First, to the extent the response would encompass the privilege issues addressed above, i.e., the corresponding client names, matter names, or descriptions of legal work set forth in the Report, the Court has found that they are not privileged. Additionally, it is well settled that the privilege is limited to communications, and not the underlying facts (Spectrum. 78 N.Y.2d at 377, citing Upjohn Co. v United States, 449 U.S. 383, 395-396 [1981]). Thus, the underlying raw data in the Report may not necessarily be considered privileged either.
But because the Court has not reviewed the proposed responsive documents, the motion is denied without prejudice in the event that a cognizable basis for asserting the privilege reveals itself in the course of the exchange. The parties may contact chambers after they meet and confer on any disputed issue.

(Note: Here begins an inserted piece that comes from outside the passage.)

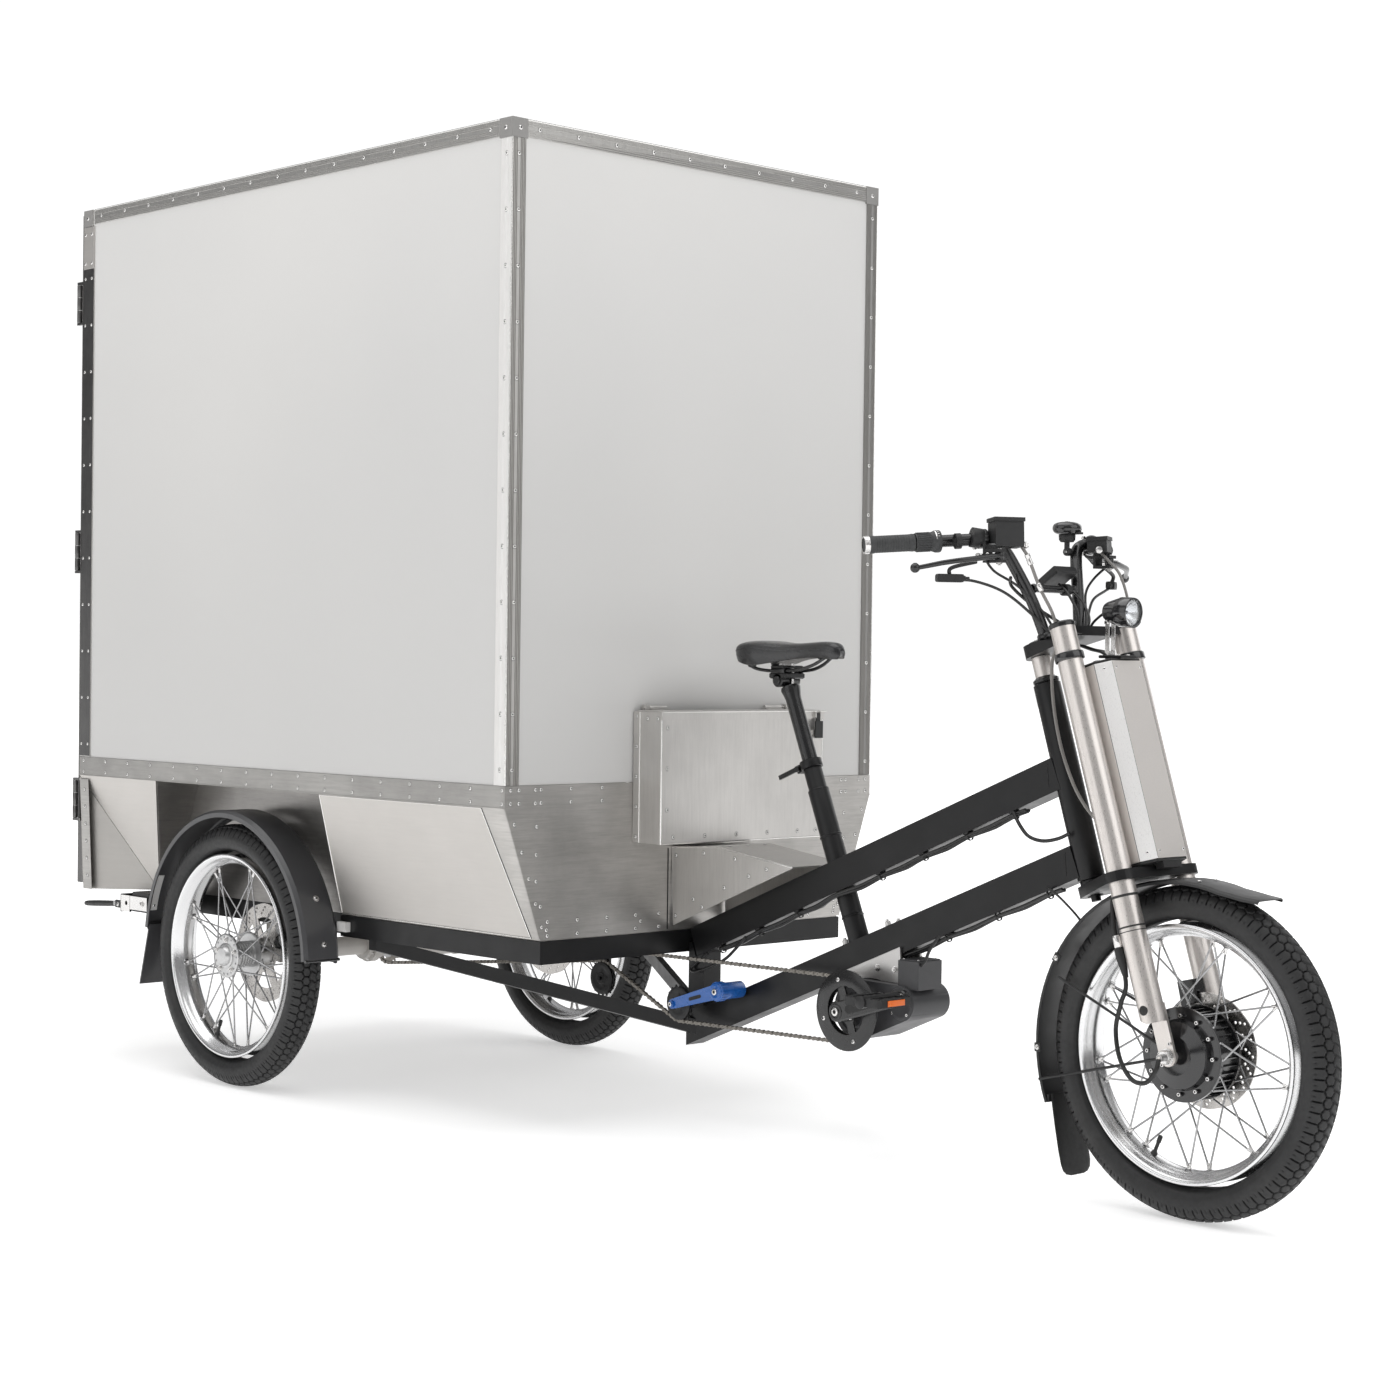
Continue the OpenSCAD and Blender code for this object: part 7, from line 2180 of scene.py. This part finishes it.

As for the futility of exchanging the underlying "raw" data that defendants argue is already embedded within the Report, the Court finds that plaintiff is still entitled to the "raw data" to meaningfully defend herself against the alleged receipt alteration, which is an allegation that defendants have made against her with respect to her credibility (see generally Matter of New York City Asbestos Litig., 109 A.D.3d 7, 14 [1st Dept 2013] ["As the court found, principles of fairness . . . require more complete disclosure, and GP should not be allowed to use its experts' conclusions as a sword . . ., while at the same time using the privilege as a shield by withholding the underlying raw data that might be prone to scrutiny by the opposing party and that may affect the veracity of its experts' conclusions"]).

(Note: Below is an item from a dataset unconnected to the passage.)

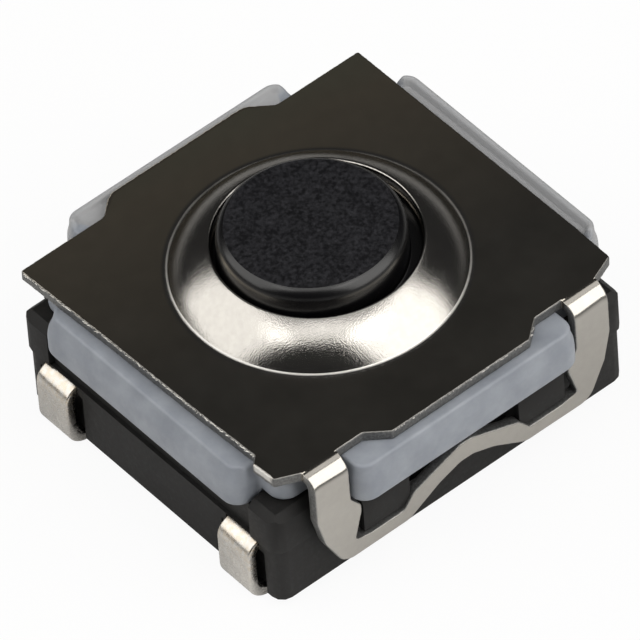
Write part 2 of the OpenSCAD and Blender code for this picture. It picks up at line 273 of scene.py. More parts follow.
def linked(name: str, data: bpy.types.ID) -> bpy.types.Object:
    """New object of the scene with that data."""
    obj = bpy.data.objects.new(name, data)
    bpy.context.scene.collection.objects.link(obj)
    return obj


def piece(name: str, patches: Iterable[Patch], finish: "Finish", body: str,
          replaces: Sequence[str] = ()) -> bpy.types.Object:
    """Makes one object of the scene out of patches and puts it on its body.

    Args:
        name: Name of the piece.
        patches: Its surfaces, in millimetres.
        finish: What it is made of.
        body: Body that it rides on.
        replaces: Solids that it stands for.

    Returns:
        The object, at the origin, with its place in its mesh.
    """
    patches = list(patches)
    starts = np.r_[0, np.cumsum([p.points.shape[0] * p.points.shape[1] for p in patches])]
    points = np.vstack([p.points.reshape(-1, 3) for p in patches]) * MM
    quads = np.vstack([p.quads(int(s)) for p, s in zip(patches, starts)])
    mesh = bpy.data.meshes.new(name)
    mesh.from_pydata(points.tolist(), [], quads.tolist())
    for label in ("cut", "worked", "burr_and_highlight"):
        values = np.concatenate([p.mark(getattr(p, label)) for p in patches])
        mesh.attributes.new(label, "FLOAT", "POINT").data.foreach_set("value", values.astype(np.float32))
    weld(mesh)
    return settle(linked(name, mesh), finish, body, replaces)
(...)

Accordingly, it is hereby ORDERED that defendants shall exchange the unredacted Audit Report within 20 days from entry of this order; and it is further
ORDERED that defendants' motion is denied; and it is further
ORDERED that defendants shall provide a supplemental response and exchange responsive documents to plaintiffs second set of demands within 20 days from entry of this order. This constitutes the decision and order of the Court.